Given data:
● ● ● ●

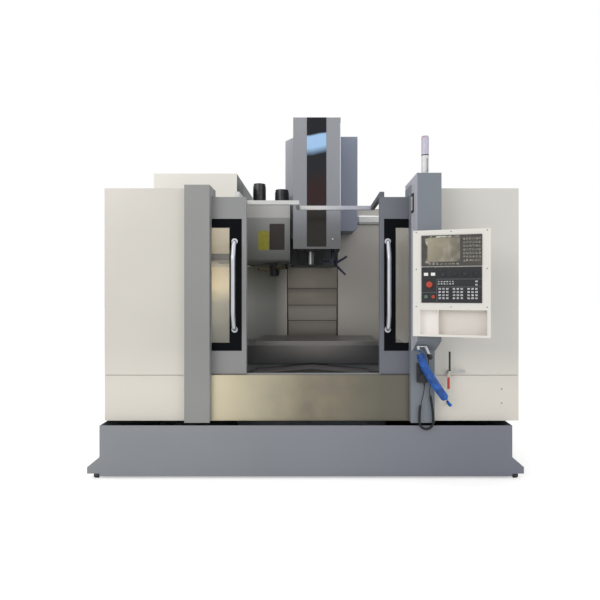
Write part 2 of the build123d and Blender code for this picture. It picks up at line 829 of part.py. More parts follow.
def spindle():
    """Spindle shaft with its nose, drive keys and tapered socket."""
    body = rod_z(spindle_x, spindle_y, spindle_nose_z, spindle_flange_z, spindle_nose_radius)
    body += rod_z(spindle_x, spindle_y, spindle_flange_z - 14, spindle_flange_z,
                  spindle_flange_radius)
    body += rod_z(spindle_x, spindle_y, spindle_flange_z, spindle_shaft_top_z,
                  spindle_shaft_radius)
    socket = Pos(spindle_x, spindle_y, spindle_nose_z + taper_depth / 2) * Cone(
        taper_mouth_radius, taper_tip_radius, taper_depth)
    body -= socket
    body -= rod_z(spindle_x, spindle_y, spindle_nose_z, spindle_shaft_top_z + 1, drawbar_radius)
    for side in (-1, 1):
        key = side * (taper_mouth_radius + 5)
        body -= block(spindle_x + key - 4, spindle_x + key + 4, spindle_y - 8, spindle_y + 8,
                      spindle_nose_z - 1, spindle_nose_z + 6)
    return body


def head_cover():
    """Front cover folded from one sheet, with the wider rear cover behind it."""
    x0, x1 = head_cover_x
    y0, y1 = head_cover_y
    z0, z1 = head_cover_z
    front = block(x0, x1, y0, y1, z0, z1)
    front -= block(x0 + sheet, x1 - sheet, y0 + sheet, y1 + 1, z0 - 1, z1 - sheet)
    lip = block(x0 + sheet, x1 - sheet, y0 + sheet, y0 + sheet + head_cover_lip, z0, z0 + sheet)
    front += lip
    strip_seat = block(strip_x[0], strip_x[1], y0 - 1, y0 + sheet / 2, strip_bottom_z, z1 + 1)
    front -= strip_seat
    front = parted(front, at_x(x0 + sheet), at_x(x1 - sheet), at_z(z1 - sheet), at_y(y0 + sheet))
    rx0, rx1 = rear_cover_x
    ry0, ry1 = rear_cover_y
    bottom = rear_cover_bottom_z
    left_bottom = rear_cover_left_bottom_z
    top = rear_cover_top_z
    cut = rear_cover_chamfer
    outline = [(rx0, left_bottom), (x1, left_bottom), (x1, bottom), (rx1 - cut, bottom),
               (rx1, bottom + cut), (rx1, top), (x0, top), (rx0, top - rear_cover_slope)]
    rear = prism_y(outline, ry0, ry1)
    t = sheet
    inner = [(rx0 + t, left_bottom - 1), (x1 - t, left_bottom - 1), (x1 - t, bottom + t),
             (rx1 - cut - t / 2, bottom + t), (rx1 - t, bottom + cut + t / 2), (rx1 - t, top - t),
             (x0 + t / 2, top - t), (rx0 + t, top - rear_cover_slope - t)]
    rear -= prism_y(inner, ry0 + t, ry1 + 1)
    # The head casting passes through the front wall of the rear cover
    rear -= block(x0 + t, x1 - t, ry0 - 1, ry0 + t + 1, left_bottom - 1, top - 10 * t)
    rear = parted(rear, at_y(ry0 + t), at_x(rx0 + t), at_x(x0 + t), at_x(x1 - t), at_x(x1),
                  at_x(rx1 - cut), at_x(rx1 - t), at_z(bottom + cut), at_z(top - 10 * t))
    return group(front, rear)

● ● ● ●

Task goal:
Copy all data exactly, start to finish.

Full output:
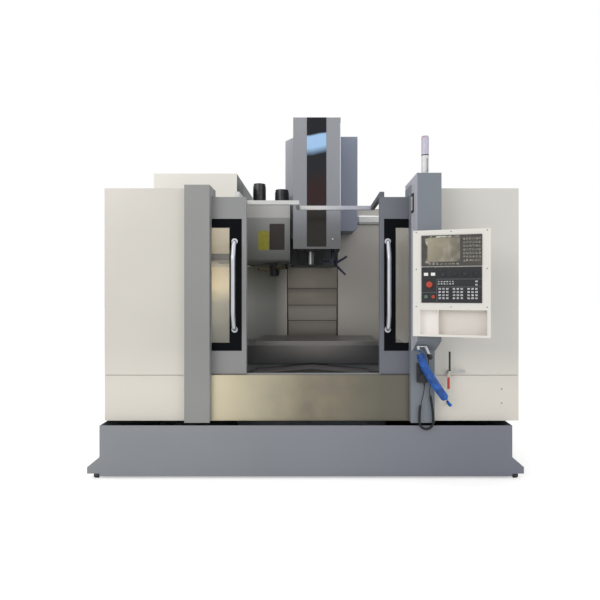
Write part 2 of the build123d and Blender code for this picture. It picks up at line 829 of part.py. More parts follow.
def spindle():
    """Spindle shaft with its nose, drive keys and tapered socket."""
    body = rod_z(spindle_x, spindle_y, spindle_nose_z, spindle_flange_z, spindle_nose_radius)
    body += rod_z(spindle_x, spindle_y, spindle_flange_z - 14, spindle_flange_z,
                  spindle_flange_radius)
    body += rod_z(spindle_x, spindle_y, spindle_flange_z, spindle_shaft_top_z,
                  spindle_shaft_radius)
    socket = Pos(spindle_x, spindle_y, spindle_nose_z + taper_depth / 2) * Cone(
        taper_mouth_radius, taper_tip_radius, taper_depth)
    body -= socket
    body -= rod_z(spindle_x, spindle_y, spindle_nose_z, spindle_shaft_top_z + 1, drawbar_radius)
    for side in (-1, 1):
        key = side * (taper_mouth_radius + 5)
        body -= block(spindle_x + key - 4, spindle_x + key + 4, spindle_y - 8, spindle_y + 8,
                      spindle_nose_z - 1, spindle_nose_z + 6)
    return body


def head_cover():
    """Front cover folded from one sheet, with the wider rear cover behind it."""
    x0, x1 = head_cover_x
    y0, y1 = head_cover_y
    z0, z1 = head_cover_z
    front = block(x0, x1, y0, y1, z0, z1)
    front -= block(x0 + sheet, x1 - sheet, y0 + sheet, y1 + 1, z0 - 1, z1 - sheet)
    lip = block(x0 + sheet, x1 - sheet, y0 + sheet, y0 + sheet + head_cover_lip, z0, z0 + sheet)
    front += lip
    strip_seat = block(strip_x[0], strip_x[1], y0 - 1, y0 + sheet / 2, strip_bottom_z, z1 + 1)
    front -= strip_seat
    front = parted(front, at_x(x0 + sheet), at_x(x1 - sheet), at_z(z1 - sheet), at_y(y0 + sheet))
    rx0, rx1 = rear_cover_x
    ry0, ry1 = rear_cover_y
    bottom = rear_cover_bottom_z
    left_bottom = rear_cover_left_bottom_z
    top = rear_cover_top_z
    cut = rear_cover_chamfer
    outline = [(rx0, left_bottom), (x1, left_bottom), (x1, bottom), (rx1 - cut, bottom),
               (rx1, bottom + cut), (rx1, top), (x0, top), (rx0, top - rear_cover_slope)]
    rear = prism_y(outline, ry0, ry1)
    t = sheet
    inner = [(rx0 + t, left_bottom - 1), (x1 - t, left_bottom - 1), (x1 - t, bottom + t),
             (rx1 - cut - t / 2, bottom + t), (rx1 - t, bottom + cut + t / 2), (rx1 - t, top - t),
             (x0 + t / 2, top - t), (rx0 + t, top - rear_cover_slope - t)]
    rear -= prism_y(inner, ry0 + t, ry1 + 1)
    # The head casting passes through the front wall of the rear cover
    rear -= block(x0 + t, x1 - t, ry0 - 1, ry0 + t + 1, left_bottom - 1, top - 10 * t)
    rear = parted(rear, at_y(ry0 + t), at_x(rx0 + t), at_x(x0 + t), at_x(x1 - t), at_x(x1),
                  at_x(rx1 - cut), at_x(rx1 - t), at_z(bottom + cut), at_z(top - 10 * t))
    return group(front, rear)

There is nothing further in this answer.